12. H-Town – Thin Line Between Love and Hate – Roger produced this remake of the classic hit and it turned out as well as a remake of a classic can. The song has a crisp electronic sound and those guys from H-Town were down with Luke and Roger…can’t be that bad…or can it?
13. Peter Frampton – Show Me the Way (Live) – Frampton does it again. Not only does he have the biggest selling live record of all time, but he’s using a talkbox to spread his music…you’ve gotta love that. He’s supposed to have his own talkbox coming out soon, called the Framptone.
14. Kool Keith w/ Roger – Master of the Game – Kool Keith had me won over on “Sly We Fly” when he said “We fly the planes ourselves. Black Elvis rocks the mic with somewhat of a southern choppy style on this one while Roger belts out the chorus in praise of Keith, “The Master of the Game.”
15. Above The Law – Black Superman – It’s hard to tell if this is a talkbox or a vocoder. I want to believe it’s a talkbox and that it fits in this article, but if it’s not…it doesn’t really matter to me because I’m still going to put it on my list. If it’s a vocoder..it’s one of the finest vocoder gangsta hits ever made. If it’s a Talkbox, it’s time to make a new 2001 version of this song.
16. Johnny Gill feat. Roger – It’s Your Body – Standard R&B flave with Roger in the background helping out Johnny with his trusty talkbox. Put this on, dim the lights, and get down to it with your lady. Interesting Note: Roger says Computer Love on this and like every other song he ever made.
17. Aerosmith – Sweet Emotion – Steven Tyler has some big ass lips. He could probably swallow a Talkbox. This is a cut for the pool halls of America…and something that bikers everywhere can be proud of. God Bless America and Aerosmith with a talkbox.

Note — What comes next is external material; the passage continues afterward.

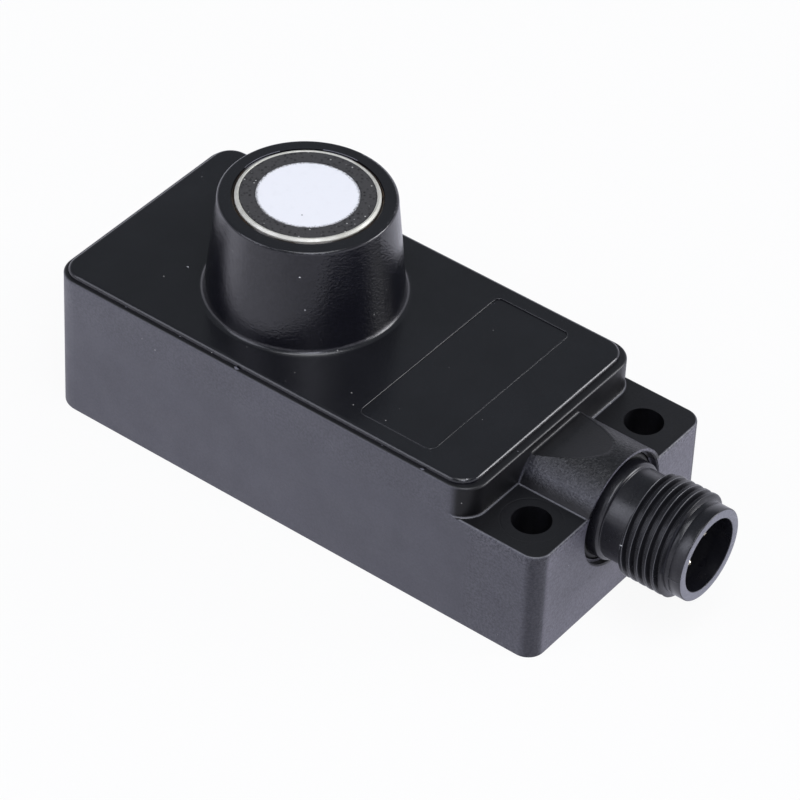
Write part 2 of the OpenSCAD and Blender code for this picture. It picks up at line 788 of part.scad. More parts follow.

18. Joe Walsh – Rocky Mountain Way – This song makes me feel like tossing back a little Henny and going for a drive in the country. Nothing wrong with a bumpin’ a bluesy, country, guitar cut like this every couple of years.
19. Nazareth – Hair of the Dog – Woah… “Now you’re messing with a son of a bitch” is the hook. This song is rocking and then some Guitar Center salesman comes in singing, or actually barking, on the talkbox.

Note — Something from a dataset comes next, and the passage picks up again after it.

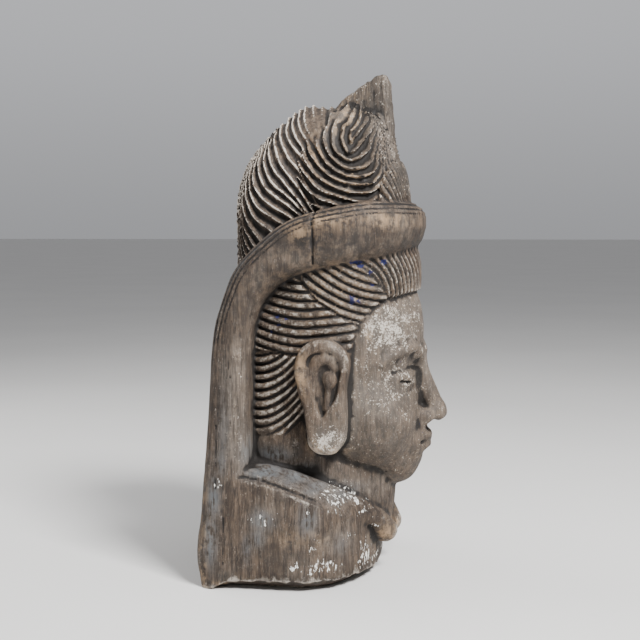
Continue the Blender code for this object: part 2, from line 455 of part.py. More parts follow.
def veil(x, y, z):
    """The rolled band over the brow and the veil that falls from it behind the ears."""
    reach = VEIL_FRONT - 0.30 * np.clip(0.274 - z, 0, 0.03)
    side = plan_oval(x, y, VEIL_HALF_WIDTH, reach, 2.35) - 0.0025 * np.clip((y - 0.010) / 0.065, 0, 1)
    side = side - VEIL_FLARE * np.clip(1 - z / 0.200, 0, 1.2)**1.4
    return meet(side, VEIL(y, z), VEIL_ROUND)


def shoulders(x, y, z):
    """Neck and shoulders with a rolled collar that ends in two lobes in front."""
    ax = np.abs(x)
    plan = plan_oval(x, y, SHOULDER_HALF_WIDTH, SHOULDER_FRONT, 2.2)
    plan = np.maximum(plan - SHOULDER_FLARE * np.clip(1 - z / 0.100, 0, 1.2), y - 0.060)
    top = np.interp(y, COLLAR[:, 0], COLLAR[:, 1])
    slope = (z - top + 0.12 * np.maximum(ax - 0.045, 0)) * 0.88
    d = meet(plan, slope, 0.009)
    side = SHOULDER_HALF_WIDTH - 0.0865
    collar = stroke(ax, y, z, [
        (side + 0.068, 0.030, 0.080, 0.007), (side + 0.066, 0.010, 0.0755, 0.0075), (side + 0.058, -0.016, 0.0635, 0.008),
        (side + 0.045, -0.036, 0.051, 0.0085), (0.030, -0.050, 0.038, 0.0095), (0.0165, -0.0570, 0.027, 0.0105)])
    d = blend(d, collar, 0.005)
    d = d + groove(slope + 0.0050, 0.0018, 0.0022) * ramp(y, -0.024, -0.008)
    d = carve(d, stroke(ax, y, z, [
        (0.0400, -0.0470, 0.0350, 0.0010), (0.0330, -0.0530, 0.0240, 0.0016), (0.0280, -0.0560, 0.0100, 0.0010)]), 0.003)
    neck = egg(x, y, z, (0, -0.004, 0.062), (NECK_HALF_WIDTH, 0.0600, 0.085))
    nape = np.maximum(egg(x, y, z, (0, 0.022, 0.105), (HEAD_HALF_WIDTH - 0.0045, 0.052, 0.060)), y - 0.060)
    return blend(d, blend(neck, nape, 0.010), 0.005)


def underside(x, y, z):
    """Flat foot with a worn, chipped edge that leaves the back corners down."""
    ax = np.abs(x)
    edge = SHOULDER_HALF_WIDTH + SHOULDER_FLARE
    inward = np.minimum(-plan_oval(x, y, edge, SHOULDER_FRONT, 2.2), VEIL_BACK - y)
    kept = ramp(y, 0.055, 0.072) * ramp(ax, edge - 0.0375, edge - 0.0175)
    worn = (FOOT + 0.0022 * unevenness(x, y, 0 * z, 0.020, 8)) * (1 - kept)
    return worn * np.clip(1 - inward / 0.014, 0, 1) - FOOT - z


def carving(x, y, z):
    """The whole carving as one field, negative inside the wood."""
    d = np.minimum(head(x, y, z), side_hair(x, y, z))
    d = blend(d, shoulders(x, y, z), 0.004)
    d = np.minimum(d, topknot(x, y, z))
    d = blend(d, veil(x, y, z), 0.002)
    d = blend(d, ears(x, y, z), 0.002)
    return np.maximum(d, underside(x, y, z))


def sampled(field, step, levels):
    """A field on a regular grid: everywhere on a coarse one, then near the surface on finer ones."""
    size = step * 2**(levels - 1)
    counts = np.ceil((HIGH - LOW) / size).astype(int) + 1
    x, y, z = np.meshgrid(*(LOW[i] + size * np.arange(counts[i]) for i in range(3)), indexing="ij")
    values = field(x.ravel(), y.ravel(), z.ravel()).reshape(counts)
    for _ in range(levels - 1):
        for axis in range(3):
            lines = np.moveaxis(values, axis, 0)
            finer = np.empty((2 * len(lines) - 1,) + lines.shape[1:])
            finer[0::2] = lines
            finer[1::2] = (lines[1:] + lines[:-1]) / 2
            values = np.moveaxis(finer, 0, axis)
        near = np.nonzero(np.abs(values) < 2.2 * size)
        size /= 2
        values[near] = field(*(LOW[i] + size * near[i] for i in range(3)))
    return values


def meshed(values, step, name):
    """Mesh of the surface where the sampled field is zero."""
    band = 3 * step
    grid = openvdb.FloatGrid(band)
    grid.copyFromArray(np.ascontiguousarray(np.clip(values, -band, band), dtype=np.float32))
    points, quads = grid.convertToQuads(isovalue=0)
    points = points * step + LOW + (0, SET_BACK, FOOT)
    mesh = bpy.data.meshes.new(name)
    mesh.vertices.add(len(points))
    mesh.vertices.foreach_set("co", points.astype(np.float32).ravel())
    mesh.loops.add(quads.size)
    mesh.loops.foreach_set("vertex_index", quads.astype(np.int32).ravel())
    mesh.polygons.add(len(quads))
    mesh.polygons.foreach_set("loop_start", np.arange(0, quads.size, 4, dtype=np.int32))
    mesh.update(calc_edges=True)
    mesh.validate()
    return mesh


def keep_outer_shell(mesh):
    """Leave only the largest connected surface: no loose crumbs and no sealed pockets."""
    shape = bmesh.new()
    shape.from_mesh(mesh)
    left = set(shape.verts)
    largest = []
    loose = []
    while left:
        island = [left.pop()]
        for vert in island:
            for edge in vert.link_edges:
                other = edge.other_vert(vert)
                if other in left:
                    left.remove(other)
                    island.append(other)
        if len(island) > len(largest):
            island, largest = largest, island
        loose += island
    bmesh.ops.delete(shape, geom=loose, context="VERTS")
    shape.to_mesh(mesh)
    shape.free()


def wood():
    """Grey-brown weathered wood."""
    material = bpy.data.materials.new("weathered_wood")
    material.use_nodes = True
    shader = material.node_tree.nodes["Principled BSDF"]
    shader.inputs["Base Color"].default_value = (0.22, 0.165, 0.12, 1)
    shader.inputs["Roughness"].default_value = 0.75
    return material


def build():
    """Make the one solid."""
    clear_scene()
    group = bpy.data.collections.new("Carved wooden head")
    bpy.context.scene.collection.children.link(group)
    fine = meshed(sampled(carving, STEP, LEVELS), STEP, "fine")
    piece = bpy.data.objects.new("carved_head", fine)
    group.objects.link(piece)
    keep_outer_shell(fine)
    thin = piece.modifiers.new("Thin", "DECIMATE")
    thin.ratio = TRIANGLES / (2 * len(fine.polygons))
    thin.use_collapse_triangulate = True
    faceted = bpy.data.meshes.new_from_object(piece.evaluated_get(bpy.context.evaluated_depsgraph_get()))
    faceted.name = "carved_head"
    piece.modifiers.clear()
    piece.data = faceted
    bpy.data.meshes.remove(fine)
    faceted.shade_flat()
    faceted.materials.append(wood())


build()
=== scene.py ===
"""Visual model of a carved wooden head with topknot, veil and shoulders, weathered and with traces of paint.

The carving is worked out as one distance field, like the solid that it stands for, with the fine relief of
old wood on top: incised lines, drying cracks, chips, grain and knife marks. Metres, +Z up, and the face looks
along -Y.
"""

import math

import bmesh
import bpy
import numpy as np
import openvdb
from bpy.props import FloatProperty, FloatVectorProperty, IntProperty, PointerProperty
from bpy.types import Operator, Panel, PropertyGroup
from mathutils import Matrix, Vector


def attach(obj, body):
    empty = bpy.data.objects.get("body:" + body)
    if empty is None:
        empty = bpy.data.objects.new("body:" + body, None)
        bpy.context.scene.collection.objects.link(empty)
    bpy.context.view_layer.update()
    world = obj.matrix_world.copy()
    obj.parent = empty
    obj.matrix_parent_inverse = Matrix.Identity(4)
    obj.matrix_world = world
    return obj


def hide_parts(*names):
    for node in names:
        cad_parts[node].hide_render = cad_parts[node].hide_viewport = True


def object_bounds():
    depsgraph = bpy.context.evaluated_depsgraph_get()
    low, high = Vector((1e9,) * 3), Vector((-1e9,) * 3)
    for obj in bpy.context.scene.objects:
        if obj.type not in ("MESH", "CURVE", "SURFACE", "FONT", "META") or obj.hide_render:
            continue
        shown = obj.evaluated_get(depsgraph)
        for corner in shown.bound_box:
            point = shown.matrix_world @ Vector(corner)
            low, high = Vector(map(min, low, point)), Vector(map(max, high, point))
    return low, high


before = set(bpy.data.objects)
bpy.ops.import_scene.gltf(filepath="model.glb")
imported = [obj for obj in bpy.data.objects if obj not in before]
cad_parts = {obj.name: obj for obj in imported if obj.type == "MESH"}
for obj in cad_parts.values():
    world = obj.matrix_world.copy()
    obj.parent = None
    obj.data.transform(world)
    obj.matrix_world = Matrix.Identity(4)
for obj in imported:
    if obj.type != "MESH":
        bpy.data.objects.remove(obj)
CAD_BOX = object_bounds()

bl_info = {
    "name": "Carved wooden head",
    "version": (1, 0, 0),
    "blender": (4, 5, 0),
    "location": "View3D > Sidebar > Carved head",
    "description": "Builds a weathered carved wooden head with topknot, veil and shoulders",
    "category": "Object",
}

NODE = "carved_head"
PIECE = "carved_wood"
FOOT = 0.0070               # rough wood left under the shoulders
SET_BACK = 0.0113           # puts the origin under the middle of the depth
LOW = np.array([-0.102, -0.116, -0.012])    # corners of the space that is searched for the surface
HIGH = np.array([0.102, 0.092, 0.404])
BEHIND = 0.060              # the head and the shoulders end here, inside the veil
COLLAR_FITS = 0.0865        # half width of the shoulders that the collar's path is given for
SUNK = 0.0003               # keeps the relief of the grain inside the solid
FEWEST, MOST = 1000, 200000     # faces that the carving may have
FLOOR_REACH = 40.0
KEY_PLACE = (-0.78, -0.80, 1.32)
BACK_PLACE = (0.20, 0.95, 0.90)
BACK_SHARE = 0.15           # the back lamp's power as a share of the main one's
BACK_SIZE = 0.8
LIT_PLACE = (0.0, 0.0, 0.2)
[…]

20. Jeff Beck – She’s a Woman – This is a talkbox joint for your mom to smoke to in her station wagon. It’s super mellow with a twist of country funk added. Get ya flame on… Mom!
Honorable Mention. Beastie Boys – Something’s Got to Give (Live) – Ian remembered seeing some tube wrap all the way up Adrock’s mic stand on the 1998 tour, went through his whole video to find the song it was used on, made an audio file for this site, and then realized he already had an mp3 of it in the GR Radio database. The moral of the story is: Adrock used a talkbox to perform Something’s Got to Give live, and it sounded dope.
TOP 7 WORST TALKBOX SONGS
-1. Steely Dan – Haitian Divorce – This joint has some Caribbean flavor to it. The talkbox guy is pretty good, but he’s not really saying anything on this song. It’s more like he’s just using the talkbox as an effect..which is silly because it’s called a Talkbox… do some talking.
-2. Shaq – Playin’ on the Westside – The MVP wasn’t playing around when he threw some talkbox on the end of this one. The song is corny, but solid talkbox works no matter how weak the song may be. Plus, the thing that really matters is that he’s probably the dopest player we’ll see in our lifetimes outside of Jordan… and he’s down with the Talkbox. I never heard Jordan on a song with a Talkbox.
-3. Sounds of Blackness w/ Roger- Hold On – Throughout this song Roger sounds like he’s doing a slower version of Doo Wah Ditty in a bunch of places. No dissing this…it’s for the Lord. Well, hold up, it could’ve been a little doper in my opinion. My thoughts on Christian music are as follows: If you have the power of God behind you, you should be making the dopest music available to man, but 90% of the time, these acts are falling short when it comes to tight productions. I can’t figure it out.
-4. Stefan Raab – Hier Kommt Die Maus – I wish I could understand what the fuck they’re saying on this. I laugh every time I hear that corny talkbox during the chorus combined with the fact that it sounds like they are saying, “Here come de mouse.” This group reminds me of a German version of the Black Eyed Peas. Blah.
-5. Bon Jovi – Living on a Prayer – These guys suck the big nuts, but they did rock the talkbox on one of their biggest Mtv hits. I’m sure there are a couple of stoned out Bon Jovi fans out there who still space out to the lame ass Talkbox on this one. Zapp should’ve kicked these guys asses when this came out.
-6. Nastyboy Klick feat Roger – Down for Yours – Boo!!! Boo!!! Boo!!!! If Roger wasn’t on this track, this song could possibly be the wackest song ever recorded. The good thing about Roger is that he didn’t discriminate when it came to cameos. He always brought his A game to the studio even if the group that was paying him had not an ounce of talent.
-7. Alice in Chains – Man in the Box – This song is booty. Boo!!!! Heil, the maker of the Talkbox, should send someone to find these guys, revoke their talkbox, and punch them in the face for even thinking they were dope.